Similarly, Liang et al. [21] proposed a three-dimensional Weight Attention Module (WAM) designed to enhance feature learning by jointly considering spatial and channel-wise information. The module employs an energy-based optimization function to evaluate the importance of each neuron, enabling the computation of 3D attention weights across feature maps without introducing additional parameters. Unlike traditional attention mechanisms that focus solely on either spatial or channel dimensions, WAM captures more comprehensive contextual dependencies, thereby improving feature representation quality. Experimental results on benchmark datasets demonstrated that the integration of WAM led to improved model performance while maintaining computational efficiency. However, the approach primarily enhances feature reweighting within individual layers and does not explicitly model long-range temporal dependencies, which is important in human activity signals. As a result, while WAM improves local attention, it may be insufficient to capture temporal dynamics in some activities. Khan et al. [22] proposed an ensemble model that combines one-dimensional convolutional neural networks (1D-CNNs) and long short-term memory (LSTM) networks to recognize postural transitions. Their method effectively captured both spatial and temporal dependencies, achieving an accuracy of 97.84% on the HAPT dataset. However, the model suffered from a very large parameter size, which increases computational cost and limits its suitability for deployment in real-time or resource-constrained environments.

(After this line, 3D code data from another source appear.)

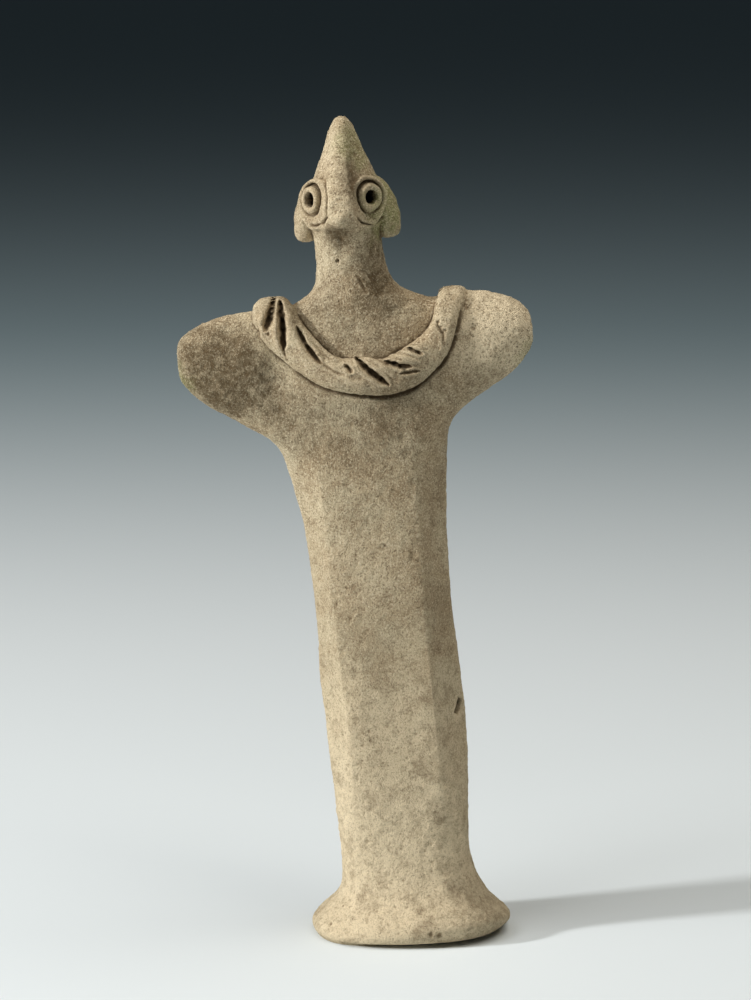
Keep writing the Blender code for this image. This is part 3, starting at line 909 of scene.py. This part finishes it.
GOUGES = (
    Cut(((-26.3, 125.9), (-26.7, 123.7), (-27.2, 121.8), (-28.0, 119.8)), 0.90, 1.9),
    Cut(((-25.3, 125.2), (-24.9, 122.5), (-24.6, 119.6), (-24.5, 116.2)), 0.78, 2.5),
    Cut(((-22.0, 120.7), (-20.7, 118.0), (-19.1, 115.8), (-17.3, 114.0)), 0.58, 1.5),
    Cut(((-10.7, 114.7), (-8.4, 112.7), (-6.5, 111.4), (-4.5, 109.9)), 0.72, 1.9),
    Cut(((-5.3, 114.2), (-2.7, 113.5), (-0.2, 113.2)), 0.55, 1.6),
    Cut(((-0.9, 116.6), (1.9, 115.5)), 0.44, 1.0),
    Cut(((-12.9, 113.7), (-11.3, 112.2)), 0.45, 0.7),
    Cut(((-2.6, 112.0), (1.5, 112.5)), 0.35, 0.5),
)
GOUGE_LIP = 0.16
# The slots are torn, not sliced: how far their sides wander and how uneven their floors are
GOUGE_ROUGH = 0.15
GOUGE_UNEVEN = 0.40
# How much burial dirt and painted shade the deepest part of a gouge holds
GOUGE_DIRT_AND_SHADE = 0.66
# The strands between the gouges stand proud, so their depths are negative
STRANDS = (
    Cut(((-28.6, 123.2), (-29.0, 121.0), (-28.3, 118.2)), 0.80, -0.30),
    Cut(((-26.0, 124.2), (-25.8, 122.0), (-26.1, 119.0), (-25.0, 115.8)), 0.90, -0.45),
    Cut(((-23.9, 124.0), (-23.3, 121.0), (-22.6, 118.0), (-20.4, 114.6), (-17.0, 111.8)), 1.30, -0.35),
    Cut(((-22.3, 122.4), (-19.3, 118.6), (-16.2, 115.6), (-13.6, 114.2)), 0.85, -0.40),
    Cut(((-15.6, 113.0), (-12.2, 110.8), (-8.4, 109.4)), 1.00, -0.30),
    Cut(((-10.2, 115.2), (-7.6, 114.4), (-5.2, 113.0), (-3.0, 111.2)), 0.85, -0.40),
    Cut(((-4.6, 115.0), (-1.6, 114.9), (1.6, 113.8)), 0.80, -0.35),
)
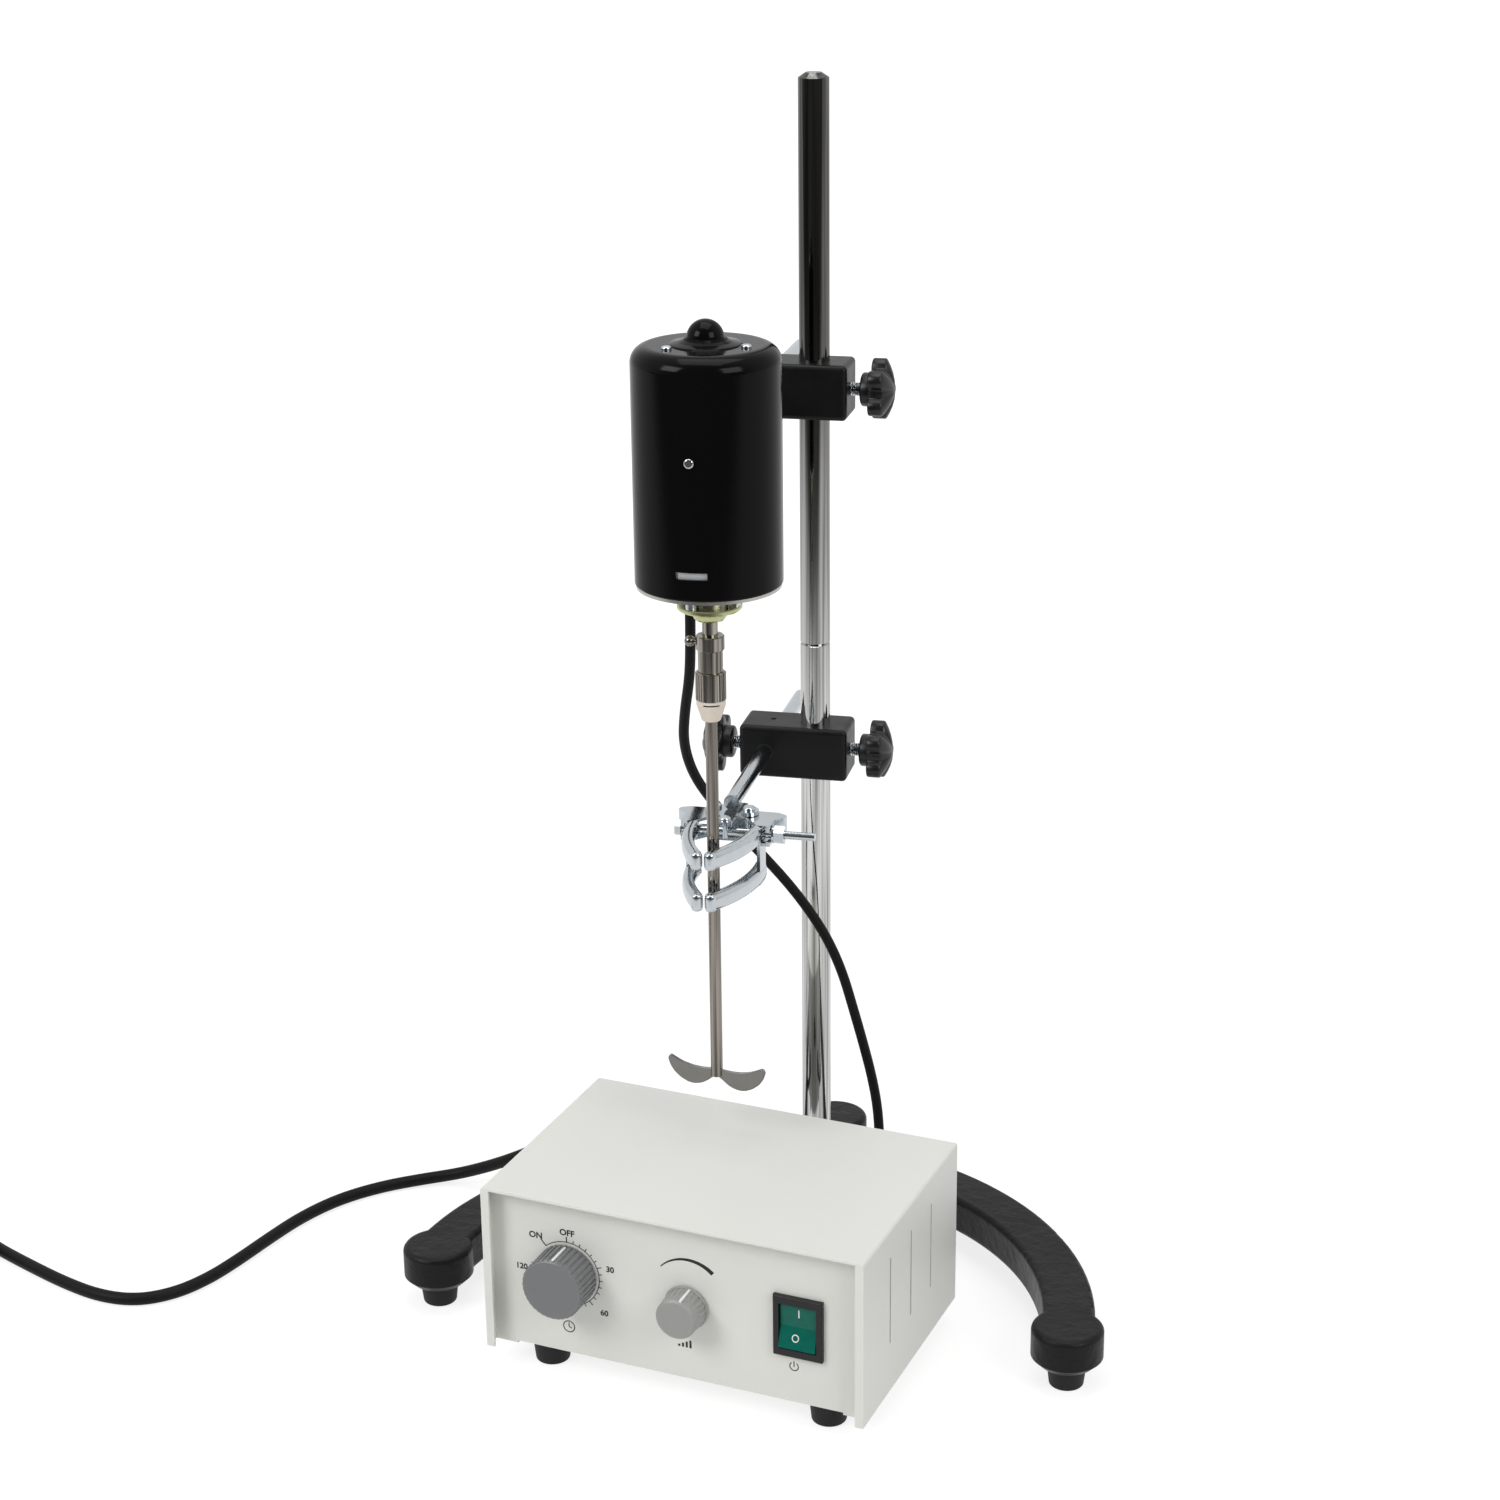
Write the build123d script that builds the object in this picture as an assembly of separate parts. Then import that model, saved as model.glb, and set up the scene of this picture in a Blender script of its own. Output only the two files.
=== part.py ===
from build123d import *
import math
import os

# An overhead laboratory stirrer: a horseshoe stand with a two-piece rod, a motor with a
# chuck and a paddle on a sliding arm, a claw clamp on a second arm, and a separate
# control box. Millimetres and degrees. The model is built with the rod's axis at the
# origin, the bench at zero height and the arms towards -Y, and is centred at the end.

# Stand casting
arc_radius = 164.5          # centreline of the horseshoe, which passes under the rod
arc_width = 26.0
arc_half_span = 85.6        # from the rod's side of the arc to each front boss
casting_bottom = 12.3
casting_thickness = 20.1
casting_round = 3.0
boss_radius = 17.9
boss_chamfer = 4.0
tail_length = 42.0          # from the rod to the back boss
rod_boss_radius = 19.0
rod_boss_rise = 6.0
nut_pocket_radius = 13.5
nut_pocket_depth = 9.0

# Rod
rod_dia = 15.5
lower_rod_length = 285.1
upper_rod_length = 288.5
rod_edge_chamfer = 0.8
rod_tip_height = 2.5
rod_tip_radius = 4.0
rod_spigot_dia = 12.0
rod_joint_dia = 10.0
rod_joint_depth = 20.0
rod_nut_flats = 18.0
rod_nut_height = 7.0
rod_washer_radius = 12.0
rod_washer_thickness = 1.5

# Feet and screws
foot_top_radius = 10.0
foot_floor_radius = 8.5
foot_round = 1.2
screw_dia = 4.0
screw_head_radius = 4.0
screw_head_height = 2.4
screw_recess = 4.0
screw_reach = 9.0

# Boss blocks on the rod
arm_swing = 2.5             # both arms stand turned a little to one side
block_left = 38.0           # from the rod's axis to the bar end of the block
block_right = 18.7
block_depth = 27.0
block_height = 28.0
block_round = 2.5
slide_clearance = 0.1
bar_offset = 24.4
upper_block_height = 457.0
lower_block_height = 266.0
dimple_radius = 1.6
dimple_depth = 0.6

# Clamp knobs
clamp_screw_dia = 7.0
clamp_screw_gap = 0.3       # from the tip of each loosened screw to what it clamps
clamp_screw_show = 5.5
knob_hub_radius = 8.5
knob_hub_length = 4.8
knob_core_radius = 11.0
knob_lobes = 5
knob_lobe_radius = 4.7
knob_lobe_circle = 11.2
knob_lobe_thickness = 7.0
knob_dome_height = 5.0

# Motor arm and shell
motor_reach = 129.0
motor_bar_dia = 12.0
bar_tail = 90.0             # length of bar behind the rod
bar_chamfer = 0.8
bar_stud_dia = 8.0
shell_radius = 35.0
shell_wall = 1.2
shell_bottom = 391.6
shell_height = 112.9
shell_shoulder = 8.0
shell_foot_round = 1.0
slot_width = 15.0
slot_height = 3.4
slot_rise = 12.2            # above the shell's lower edge
cap_flare_radius = 17.0
cap_neck_radius = 9.6
cap_flare_height = 3.4
cap_dome_radius = 8.8
cap_wall = 1.0
top_screw_circle = 21.0
top_screw_turn = -14.0
small_screw_head_radius = 2.4
small_screw_head_height = 1.5
small_screw_dia = 3.0
small_screw_length = 5.0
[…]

Many existing deep learning models for human activity recognition (HAR) incorporate MaxPooling layers after convolutional operations to reduce dimensionality and computational load. While this approach is effective in image-based tasks, it is less suitable for time-series data such as sensor signals used in HAR. MaxPooling introduces a form of temporal downsampling that can discard subtle yet crucial temporal information. This can lead to misclassification of activities that differ only in fine-grained temporal patterns. Moreover, MaxPooling disrupts the alignment between time steps and predicted labels, which is essential for frame-wise or sequence-level recognition. To address this, the proposed Retentive-HAR model intentionally omits the MaxPooling layer, preserving the full temporal resolution throughout the network. This allows the model to capture fine-grained activity and maintain precise temporal dependencies. Compared to existing systems, our proposed Retentive-HAR model aims to achieve similar or better accuracy while maintaining a lightweight architecture, leveraging multi-branch convolutional and recurrent components that preserve temporal dependency without incurring substantial computational cost.

3. Materials and Methods

The proposed Retentive-HAR model aims to capture both local and temporal dependencies through dilated convolutions, feature concatenation, transposition, and Bi-LSTM layers. The workflow of the model is presented in Figure 1.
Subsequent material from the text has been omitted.